To confirm the role of the mutations in organ and bone development, the researchers knocked out the two genes in mice to see whether similar birth defects appeared. At first all the pups were normal. But then the researchers realized that standard mouse chow is rich in niacin and that cells can use either niacin or nicotinamide—both known together as vitamin B3—to make NAD by an alternate pathway.

So the scientists fed pregnant mutant mice a diet without it. Many pups died in utero, and those that survived had defects that closely resembled those seen in the four families’ affected children. Giving the mutant pregnant mice low doses of niacin led to pups with less severe defects, and a niacin-rich diet allowed the mutant mice to give birth to healthy litters. The work suggests that B3 supplements might help families with mutations in NAD-related genes, by preventing birth defects or perhaps even by treating already affected children.

Of course, more human studies are needed before doctors could recommend B3 supplements for pregnant women, says Matthew Vander Heiden, who studies the role of NAD in cancer biology at the Massachusetts Institute of Technology in Cambridge. But the work opens a potentially exciting new area of research for developmental biologists: Trying to understand how cell metabolism affects development. Few people would have guessed that NAD deficiency causes birth defects, he says, “but it fits in with what we’ve been finding” about how NAD can influence cell growth.   

The researchers aren’t sure exactly how NAD levels affect development, because the molecule plays a key role in so many different cell functions. It might be that cells without enough NAD don’t have enough energy to keep up with the fast pace of cell growth and division that development requires. The molecule also helps cells respond to certain kinds of stress. But both Dunwoodie and Vander Heiden suspect the role NAD plays in DNA synthesis and repair might be especially important. They note that patients with Fanconi anemia, a disease in which DNA breaks easily, often have birth defects similar to those seen in the families in the study.

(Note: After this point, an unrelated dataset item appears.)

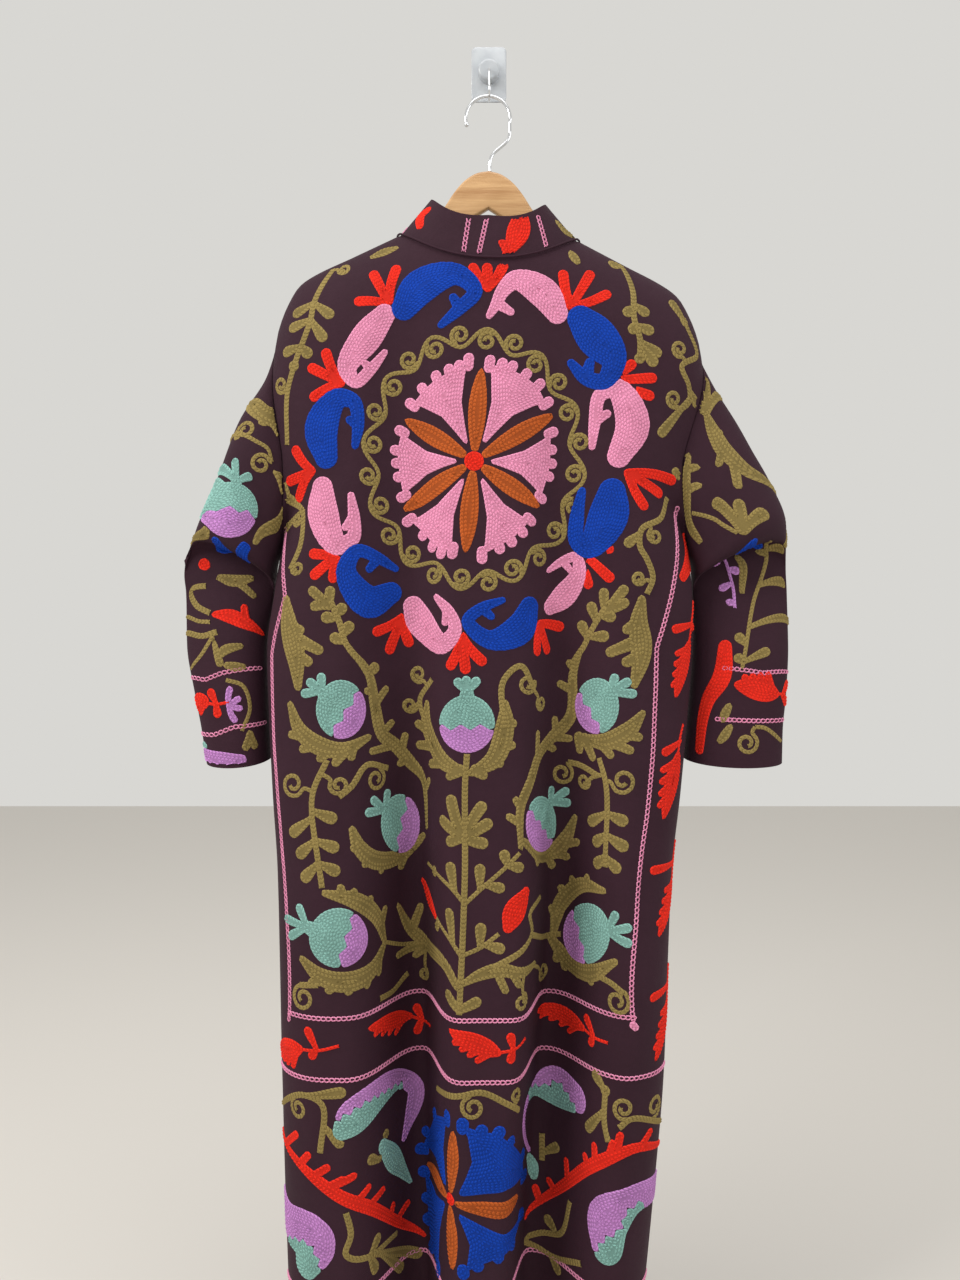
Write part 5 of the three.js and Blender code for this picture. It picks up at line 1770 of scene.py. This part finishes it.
def rounded_plate(outline, thickness, edge, steps):
    """A flat plate in x and z with rounded edges, centred on y = 0, as points and faces."""
    outline = np.asarray(outline, float)
    count = len(outline)
    ahead = np.roll(outline, -1, 0) - np.roll(outline, 1, 0)
    square = unit(np.stack([ahead[:, 1], -ahead[:, 0]], -1))
    area = np.sum(outline[:, 0] * np.roll(outline[:, 1], -1) - np.roll(outline[:, 0], -1) * outline[:, 1])
    square *= np.sign(area)
    rings = []
    for front in (-1, 1):
        turns = np.linspace(0, math.pi / 2, steps + 1)
        for turn in (turns[::-1] if front < 0 else turns):
            inset = edge * (1 - math.cos(turn))
            y = front * (thickness / 2 - edge * (1 - math.sin(turn)))
            spots = outline - square * inset
            rings.append(np.stack([spots[:, 0], np.full(count, y), spots[:, 1]], -1))
    points = np.concatenate(rings)
    faces = grid_faces(len(rings), count, True)
    if area > 0:
        faces = faces[:, ::-1]
    front = list(range(count))
    back = list(range((len(rings) - 1) * count, len(rings) * count))
    caps = [front[::-1], back] if area < 0 else [front, back[::-1]]
    return points, faces.tolist() + caps


def hanger_shape():
    right = np.stack([HANGER_OUTLINE["out"], HANGER_OUTLINE["z"]], -1)
    upper = smooth_curve(right[:HANGER_TIP_ROW + 1], 4)[:-1]
    under = smooth_curve(np.concatenate([right[HANGER_TIP_ROW:], [[0, HANGER_APEX_Z]]]), 8)
    half = np.concatenate([upper, under])
    left = half[1:-1][::-1] * [-1, 1]
    outline = np.concatenate([half, left])
    outline = np.stack([outline[:, 0] + NECK_CENTRE, outline[:, 1] + TILT * outline[:, 0]], -1)
    points, faces = rounded_plate(outline, HANGER_THICKNESS, HANGER_EDGE, HANGER_EDGE_STEPS)
    points[:, 1] += HANGER_Y
    return points, faces


def ball_at(centre, radius, rings=12, sides=20):
    """A small sphere as points and faces."""
    turns = np.linspace(0, math.pi, rings + 1)[1:-1]
    round_ = np.linspace(0, 2 * math.pi, sides, endpoint=False)
    points = []
    for turn in turns:
        level = np.sin(turn) * np.stack([np.cos(round_), np.sin(round_)])
        ring = np.stack([*level, np.full(sides, np.cos(turn))], -1)
        points.append(centre + radius * ring)
    points = np.concatenate(points + [[centre + [0, 0, radius]], [centre - [0, 0, radius]]])
    faces = grid_faces(rings - 1, sides, True)[:, ::-1].tolist()
    top = len(points) - 2
    last = (rings - 2) * sides
    for i in range(sides):
        j = (i + 1) % sides
        faces.append([top, i, j])
        faces.append([top + 1, last + j, last + i])
    return points, faces


def joined(*shapes):
    """Several shapes as one mesh."""
    points, faces, count = [], [], 0
    for some_points, some_faces in shapes:
        points.append(some_points)
        some_faces = some_faces if isinstance(some_faces, list) else some_faces.tolist()
        faces += [[i + count for i in face] for face in some_faces]
        count += len(some_points)
    return np.concatenate(points), faces


def hook_shape():
    x, z, radius = HOOK_LOOP
    path = [(px, HANGER_Y, pz) for px, pz in HOOK_STEM]
    for angle in range(*HOOK_LOOP_TURN):
        turn = math.radians(angle)
        path.append((x + radius * math.cos(turn), HANGER_Y, z + radius * math.sin(turn)))
    wire = smooth_curve(path, 10)
    return joined(tube(wire, HOOK_RADIUS, 20), ball_at(wire[-1], HOOK_BALL))


def wall_plate_shape():
    wide, tall, thick = PLATE_SIZE
    turn = np.linspace(0, math.pi / 2, 9)
    corner = PLATE_CORNER * np.stack([np.cos(turn), np.sin(turn)], -1)
    outline = []
    for quarter in range(4):
        c, s = round(math.cos(quarter * math.pi / 2)), round(math.sin(quarter * math.pi / 2))
        middle = np.array([(wide / 2 - PLATE_CORNER) * (c - s), (tall / 2 - PLATE_CORNER) * (c + s)])
        outline.append(middle + corner @ np.array([[c, s], [-s, c]]))
    plate_points, plate_faces = rounded_plate(np.concatenate(outline), thick, PLATE_EDGE, 4)
    plate_points[:, 1] -= thick / 2
    round_ = np.linspace(0, 2 * math.pi, 48, endpoint=False)
    circle = BOSS_RADIUS * np.stack([np.cos(round_), np.sin(round_)], -1)
    boss_points, boss_faces = rounded_plate(circle, BOSS_DEPTH, BOSS_EDGE, 5)
    boss_points[:, 1] -= (thick + BOSS_DEPTH) / 2
    return joined((plate_points, plate_faces), (boss_points, boss_faces))


def wall_hook_shape():
    root = -PLATE_SIZE[2] / 2 - BOSS_DEPTH - HOOK_SEAT
    path = [(0, root, -2), (0, root - 3, -2.6), (0, root - 6, -7), (0, -27, -22)]  # out of the boss, and down
    y, z, radius = J_BEND
    for angle in range(*J_BEND_TURN):
        turn = math.radians(angle)
        path.append((0, y - radius * math.cos(turn), z + radius * math.sin(turn)))
    return tube(smooth_curve(path, 8), J_RADIUS, 16)


PIPING_RADIUS = 1.2
PIPING_SEAT = 2.2


def piping_shape():
    seam, inward = neck_seam()
    return tube(smooth_curve(seam - inward * PIPING_SEAT, 2), PIPING_RADIUS, 12)


# ---- materials ----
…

Dunwoodie says she has counted at least 95 genes that are involved in NAD levels in the body. It’s possible that mutations in any of those could leave a developing fetus vulnerable to birth defects, even if neither parent has any obvious symptoms. Extra vitamin B3 in a mother’s diet might help compensate for any of the faulty genes, she says.

Physicians already recommend that women consume specific amounts of folic acid, or vitamin B9, to prevent spinal cord defects, but the new work is not enough to offer a similar proposal for B3. Researchers need to learn more about how pregnancy influences NAD levels in general, and what a healthy level is, Vander Heiden says. It’s possible that the extra B3 in standard prenatal vitamins is already helpful. Too much niacin can cause dizziness, nausea, and diarrhea, but low doses don’t have any known side effects. “There’s little downside to adding a bit of niacin” to people’s diets, he says. If it could prevent even a few severe birth defects, “it’s a pretty exciting possibility.”